If the people in your loved one’s life all agree that this party is suffering and needs help, see if you can convince their other friends and family to reach out and let them know that they, too, are concerned.
So many times when people are suffering in life, they are also dealing with demons in their thinking that convince them they are a burden or that nobody cares. I can’t overestimate enough how useful it is for the person to hear from anyone and everyone not only that they care, but that they see that things aren’t okay and that they want to take the time to help.
While the person in your life who is suffering may not have responded when you spoke directly to them about your concerns, they may be more likely to respond if others mirror those same concerns. All of us are more easily convinced of things we cannot see when more and more people around us are mirroring that truth.

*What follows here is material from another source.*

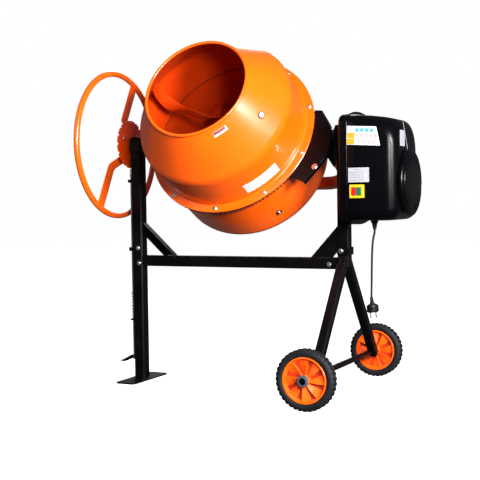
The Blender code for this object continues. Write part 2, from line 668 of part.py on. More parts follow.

3. Put the Focus Back on Yourself
If you have directly addressed your concerns with the person who is suffering (and refusing help), as well as elicited the support of others who care to do the same, you are now at the point of turning the lens off of the other person and putting it back on yourself.
If you have done the above two steps and that person still refuses to get the help they need, you may have to make some decisions. You may have to ask yourself how intensely this person’s self-destruction is impacting your life, what boundaries you need to set around allowing their behaviors to cause you any further pain, and what behaviors you have to engage in that no longer allow this person’s challenges to have such a strong influence on your life.
A lot of the decisions you make surrounding this person and this situation will vary depending on the gravity of their behaviors, the consequences their behaviors have on your daily life, and how much you are able to detach from their challenges, let go of the outcomes, and love them (and yourself) at the same time.
What this comes down to are a few things. First, you only have control over what you say and what you do. Outside of being direct, offering to help and asking those around you to help, there is nothing else you can do to force another person to see where they are or to accept that they are suffering.
Secondly, if that person refuses to get help and you still feel pre-occupied with their choices, then it may be time to consider that you are getting something out of focusing on another person’s problems and avoiding your own feelings, needs and choices. If that is the case, then focusing on yourself and seeking your own professional help may be in order.
While it is very painful to have a member of your community be in pain and refuse help, you are ultimately responsible for your own thoughts, feelings, reactions, and choices. And if you have tried everything in your power to show that person you care and that you are there for them, then the only thing left to do is get your own house of emotions in order and to continue to move forward in your own life.
While this third suggestion may not be what you wanted to hear, it may be the most important step in the process of supporting your loved one who is suffering. Sometimes, when we put the focus back on ourselves and our own challenges (often times actually), that person will see the proverbial light and reach back out for the help they need in their own way and their own time.
It is miraculous what happens to the people and situations around us when we model self-love, self-care, and appropriate boundary setting for our own needs. Even though it may not feel like it at first, loving yourself through this hard time will, ultimately, offer the best outcome for all parties involved.